◆ **TASK INSTRUCTIONS**
Every line from the first one to the line containing "# ochre in its" should be echoed exactly; leave out the rest.

- - -

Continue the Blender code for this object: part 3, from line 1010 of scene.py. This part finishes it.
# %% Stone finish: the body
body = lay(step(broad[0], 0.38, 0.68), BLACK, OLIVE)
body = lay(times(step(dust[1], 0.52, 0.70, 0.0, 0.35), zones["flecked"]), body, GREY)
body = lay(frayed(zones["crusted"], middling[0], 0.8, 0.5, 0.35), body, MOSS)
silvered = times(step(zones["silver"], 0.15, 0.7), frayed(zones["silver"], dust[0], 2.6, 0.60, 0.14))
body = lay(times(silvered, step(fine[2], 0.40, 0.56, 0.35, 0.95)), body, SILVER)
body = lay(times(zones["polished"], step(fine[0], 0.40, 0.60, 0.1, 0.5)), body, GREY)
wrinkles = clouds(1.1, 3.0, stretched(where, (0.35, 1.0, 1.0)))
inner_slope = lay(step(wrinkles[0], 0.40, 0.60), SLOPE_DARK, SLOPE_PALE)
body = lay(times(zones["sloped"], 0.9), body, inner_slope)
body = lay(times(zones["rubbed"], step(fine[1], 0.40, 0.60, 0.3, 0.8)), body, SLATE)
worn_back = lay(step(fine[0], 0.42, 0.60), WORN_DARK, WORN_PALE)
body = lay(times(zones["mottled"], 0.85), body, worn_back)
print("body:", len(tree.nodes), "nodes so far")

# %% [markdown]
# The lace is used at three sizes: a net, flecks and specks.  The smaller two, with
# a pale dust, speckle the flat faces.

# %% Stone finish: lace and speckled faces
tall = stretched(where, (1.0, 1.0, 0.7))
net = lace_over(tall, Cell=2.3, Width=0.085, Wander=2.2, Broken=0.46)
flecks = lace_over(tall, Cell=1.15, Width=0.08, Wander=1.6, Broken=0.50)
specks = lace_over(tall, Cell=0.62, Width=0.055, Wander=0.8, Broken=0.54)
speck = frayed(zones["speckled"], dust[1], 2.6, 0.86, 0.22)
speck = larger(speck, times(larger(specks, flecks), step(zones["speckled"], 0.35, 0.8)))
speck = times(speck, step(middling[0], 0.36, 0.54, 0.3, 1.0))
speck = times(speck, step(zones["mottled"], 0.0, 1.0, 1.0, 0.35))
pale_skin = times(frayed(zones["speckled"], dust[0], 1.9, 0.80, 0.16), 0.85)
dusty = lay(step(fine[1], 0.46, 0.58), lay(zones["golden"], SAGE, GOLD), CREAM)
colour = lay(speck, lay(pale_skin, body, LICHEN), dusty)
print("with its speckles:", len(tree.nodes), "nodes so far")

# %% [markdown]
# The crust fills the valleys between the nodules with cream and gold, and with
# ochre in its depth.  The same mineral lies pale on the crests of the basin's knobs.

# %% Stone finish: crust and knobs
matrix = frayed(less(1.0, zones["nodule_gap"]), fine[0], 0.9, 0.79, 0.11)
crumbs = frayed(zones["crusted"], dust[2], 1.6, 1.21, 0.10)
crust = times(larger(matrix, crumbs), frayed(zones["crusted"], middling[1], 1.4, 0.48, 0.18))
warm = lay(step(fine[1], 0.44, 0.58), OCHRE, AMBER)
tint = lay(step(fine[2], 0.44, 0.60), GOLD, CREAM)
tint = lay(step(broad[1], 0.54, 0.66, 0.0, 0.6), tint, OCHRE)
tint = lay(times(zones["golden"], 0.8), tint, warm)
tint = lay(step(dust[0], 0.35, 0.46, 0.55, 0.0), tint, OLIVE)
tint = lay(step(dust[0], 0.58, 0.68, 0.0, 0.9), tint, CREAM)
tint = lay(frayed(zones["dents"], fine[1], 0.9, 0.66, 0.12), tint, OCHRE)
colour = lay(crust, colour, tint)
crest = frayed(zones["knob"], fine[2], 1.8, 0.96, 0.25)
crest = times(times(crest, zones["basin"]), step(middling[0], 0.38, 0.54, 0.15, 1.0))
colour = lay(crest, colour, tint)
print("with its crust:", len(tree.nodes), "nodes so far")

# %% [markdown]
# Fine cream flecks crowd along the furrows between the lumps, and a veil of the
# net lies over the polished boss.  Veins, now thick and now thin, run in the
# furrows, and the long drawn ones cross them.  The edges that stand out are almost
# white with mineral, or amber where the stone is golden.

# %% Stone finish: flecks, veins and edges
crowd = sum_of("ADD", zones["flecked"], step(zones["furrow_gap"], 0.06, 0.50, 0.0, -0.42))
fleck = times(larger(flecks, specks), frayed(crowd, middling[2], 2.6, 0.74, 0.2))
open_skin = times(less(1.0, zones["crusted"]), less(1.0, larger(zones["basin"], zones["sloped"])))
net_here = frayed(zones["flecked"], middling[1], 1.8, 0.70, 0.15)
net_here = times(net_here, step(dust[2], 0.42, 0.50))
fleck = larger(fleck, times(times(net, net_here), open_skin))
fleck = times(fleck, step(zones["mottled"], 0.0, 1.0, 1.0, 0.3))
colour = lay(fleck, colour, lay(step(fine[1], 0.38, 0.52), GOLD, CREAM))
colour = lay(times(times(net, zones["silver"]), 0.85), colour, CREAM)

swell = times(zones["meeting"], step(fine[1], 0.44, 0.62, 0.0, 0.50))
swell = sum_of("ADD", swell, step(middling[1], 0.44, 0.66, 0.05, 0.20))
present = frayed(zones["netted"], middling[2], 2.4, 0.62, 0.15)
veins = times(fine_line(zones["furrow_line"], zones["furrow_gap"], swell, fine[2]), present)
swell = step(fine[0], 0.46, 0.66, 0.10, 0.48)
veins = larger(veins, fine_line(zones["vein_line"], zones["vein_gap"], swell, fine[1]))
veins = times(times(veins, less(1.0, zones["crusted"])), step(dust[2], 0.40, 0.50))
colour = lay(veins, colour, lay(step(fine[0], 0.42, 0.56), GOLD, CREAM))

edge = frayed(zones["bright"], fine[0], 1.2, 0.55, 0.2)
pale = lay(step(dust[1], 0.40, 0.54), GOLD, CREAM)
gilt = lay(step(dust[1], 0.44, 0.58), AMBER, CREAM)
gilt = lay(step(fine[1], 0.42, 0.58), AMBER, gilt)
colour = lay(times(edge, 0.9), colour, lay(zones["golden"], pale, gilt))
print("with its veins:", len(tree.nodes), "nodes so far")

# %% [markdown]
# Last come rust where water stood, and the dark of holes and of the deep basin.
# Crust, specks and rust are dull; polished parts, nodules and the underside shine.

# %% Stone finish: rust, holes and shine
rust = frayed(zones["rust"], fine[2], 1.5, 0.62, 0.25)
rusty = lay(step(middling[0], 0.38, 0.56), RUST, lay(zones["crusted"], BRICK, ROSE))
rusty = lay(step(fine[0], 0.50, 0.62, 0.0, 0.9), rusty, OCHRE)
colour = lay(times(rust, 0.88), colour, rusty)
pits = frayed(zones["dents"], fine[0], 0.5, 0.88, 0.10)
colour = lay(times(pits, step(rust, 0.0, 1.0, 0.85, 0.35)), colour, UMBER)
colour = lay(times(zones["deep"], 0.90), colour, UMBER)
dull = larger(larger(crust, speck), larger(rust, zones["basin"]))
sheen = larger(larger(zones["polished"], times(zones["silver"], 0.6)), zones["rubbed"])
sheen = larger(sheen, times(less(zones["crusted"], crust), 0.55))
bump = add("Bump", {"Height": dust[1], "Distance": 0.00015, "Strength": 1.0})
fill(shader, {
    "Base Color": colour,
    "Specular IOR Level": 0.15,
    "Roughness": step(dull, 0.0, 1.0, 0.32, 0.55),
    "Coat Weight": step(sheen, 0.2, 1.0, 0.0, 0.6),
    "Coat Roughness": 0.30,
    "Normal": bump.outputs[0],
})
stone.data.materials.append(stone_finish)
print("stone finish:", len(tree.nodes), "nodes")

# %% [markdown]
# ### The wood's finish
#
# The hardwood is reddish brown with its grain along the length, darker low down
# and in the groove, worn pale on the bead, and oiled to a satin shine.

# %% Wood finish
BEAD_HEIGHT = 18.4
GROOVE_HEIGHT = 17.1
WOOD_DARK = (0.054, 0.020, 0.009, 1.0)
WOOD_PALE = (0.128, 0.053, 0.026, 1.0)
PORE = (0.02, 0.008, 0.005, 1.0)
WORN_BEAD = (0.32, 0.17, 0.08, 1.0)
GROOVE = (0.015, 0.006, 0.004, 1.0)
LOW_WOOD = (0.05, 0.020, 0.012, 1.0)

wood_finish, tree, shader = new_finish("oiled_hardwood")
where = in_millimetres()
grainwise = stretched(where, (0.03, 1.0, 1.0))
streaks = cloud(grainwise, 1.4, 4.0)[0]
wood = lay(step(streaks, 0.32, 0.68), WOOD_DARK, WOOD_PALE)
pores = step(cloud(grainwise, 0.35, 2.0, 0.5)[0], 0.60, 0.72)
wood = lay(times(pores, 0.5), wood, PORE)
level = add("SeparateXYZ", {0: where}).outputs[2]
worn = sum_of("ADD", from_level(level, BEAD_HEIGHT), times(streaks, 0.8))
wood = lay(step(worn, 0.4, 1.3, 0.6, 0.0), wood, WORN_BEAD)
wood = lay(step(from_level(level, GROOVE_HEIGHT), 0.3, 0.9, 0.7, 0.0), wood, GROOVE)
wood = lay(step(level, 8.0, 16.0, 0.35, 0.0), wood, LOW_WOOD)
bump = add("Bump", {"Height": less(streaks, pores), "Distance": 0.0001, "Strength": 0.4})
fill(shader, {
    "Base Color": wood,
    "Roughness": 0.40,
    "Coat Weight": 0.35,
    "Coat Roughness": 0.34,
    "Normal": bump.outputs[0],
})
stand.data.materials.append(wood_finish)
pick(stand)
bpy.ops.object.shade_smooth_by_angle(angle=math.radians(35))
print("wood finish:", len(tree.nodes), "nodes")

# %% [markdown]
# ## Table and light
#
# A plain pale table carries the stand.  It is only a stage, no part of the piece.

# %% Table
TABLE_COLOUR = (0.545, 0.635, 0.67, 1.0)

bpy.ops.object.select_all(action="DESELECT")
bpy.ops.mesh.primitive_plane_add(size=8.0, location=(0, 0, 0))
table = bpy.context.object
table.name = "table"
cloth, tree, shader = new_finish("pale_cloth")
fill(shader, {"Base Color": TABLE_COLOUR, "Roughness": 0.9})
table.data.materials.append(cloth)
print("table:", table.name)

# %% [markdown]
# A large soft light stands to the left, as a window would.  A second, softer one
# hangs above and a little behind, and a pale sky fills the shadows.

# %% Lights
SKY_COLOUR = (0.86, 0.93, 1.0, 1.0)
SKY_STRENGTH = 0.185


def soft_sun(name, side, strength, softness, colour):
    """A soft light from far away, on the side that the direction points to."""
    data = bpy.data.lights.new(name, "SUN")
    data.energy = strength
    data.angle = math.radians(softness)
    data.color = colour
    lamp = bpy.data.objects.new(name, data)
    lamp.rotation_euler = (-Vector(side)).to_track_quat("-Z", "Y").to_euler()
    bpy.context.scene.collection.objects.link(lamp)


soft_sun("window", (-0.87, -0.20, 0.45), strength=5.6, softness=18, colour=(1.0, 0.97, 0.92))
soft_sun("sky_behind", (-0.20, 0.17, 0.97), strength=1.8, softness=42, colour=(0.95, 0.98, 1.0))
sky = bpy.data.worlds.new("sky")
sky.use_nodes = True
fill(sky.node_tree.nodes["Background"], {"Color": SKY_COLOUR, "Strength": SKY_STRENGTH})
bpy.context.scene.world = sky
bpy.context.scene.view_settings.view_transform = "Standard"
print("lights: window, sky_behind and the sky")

- - -

◆ **TASK SOLUTION**
Continue the Blender code for this object: part 3, from line 1010 of scene.py. This part finishes it.
# %% Stone finish: the body
body = lay(step(broad[0], 0.38, 0.68), BLACK, OLIVE)
body = lay(times(step(dust[1], 0.52, 0.70, 0.0, 0.35), zones["flecked"]), body, GREY)
body = lay(frayed(zones["crusted"], middling[0], 0.8, 0.5, 0.35), body, MOSS)
silvered = times(step(zones["silver"], 0.15, 0.7), frayed(zones["silver"], dust[0], 2.6, 0.60, 0.14))
body = lay(times(silvered, step(fine[2], 0.40, 0.56, 0.35, 0.95)), body, SILVER)
body = lay(times(zones["polished"], step(fine[0], 0.40, 0.60, 0.1, 0.5)), body, GREY)
wrinkles = clouds(1.1, 3.0, stretched(where, (0.35, 1.0, 1.0)))
inner_slope = lay(step(wrinkles[0], 0.40, 0.60), SLOPE_DARK, SLOPE_PALE)
body = lay(times(zones["sloped"], 0.9), body, inner_slope)
body = lay(times(zones["rubbed"], step(fine[1], 0.40, 0.60, 0.3, 0.8)), body, SLATE)
worn_back = lay(step(fine[0], 0.42, 0.60), WORN_DARK, WORN_PALE)
body = lay(times(zones["mottled"], 0.85), body, worn_back)
print("body:", len(tree.nodes), "nodes so far")

# %% [markdown]
# The lace is used at three sizes: a net, flecks and specks.  The smaller two, with
# a pale dust, speckle the flat faces.

# %% Stone finish: lace and speckled faces
tall = stretched(where, (1.0, 1.0, 0.7))
net = lace_over(tall, Cell=2.3, Width=0.085, Wander=2.2, Broken=0.46)
flecks = lace_over(tall, Cell=1.15, Width=0.08, Wander=1.6, Broken=0.50)
specks = lace_over(tall, Cell=0.62, Width=0.055, Wander=0.8, Broken=0.54)
speck = frayed(zones["speckled"], dust[1], 2.6, 0.86, 0.22)
speck = larger(speck, times(larger(specks, flecks), step(zones["speckled"], 0.35, 0.8)))
speck = times(speck, step(middling[0], 0.36, 0.54, 0.3, 1.0))
speck = times(speck, step(zones["mottled"], 0.0, 1.0, 1.0, 0.35))
pale_skin = times(frayed(zones["speckled"], dust[0], 1.9, 0.80, 0.16), 0.85)
dusty = lay(step(fine[1], 0.46, 0.58), lay(zones["golden"], SAGE, GOLD), CREAM)
colour = lay(speck, lay(pale_skin, body, LICHEN), dusty)
print("with its speckles:", len(tree.nodes), "nodes so far")

# %% [markdown]
# The crust fills the valleys between the nodules with cream and gold, and with
# ochre in its depth.  The same mineral lies pale on the crests of the basin's knobs.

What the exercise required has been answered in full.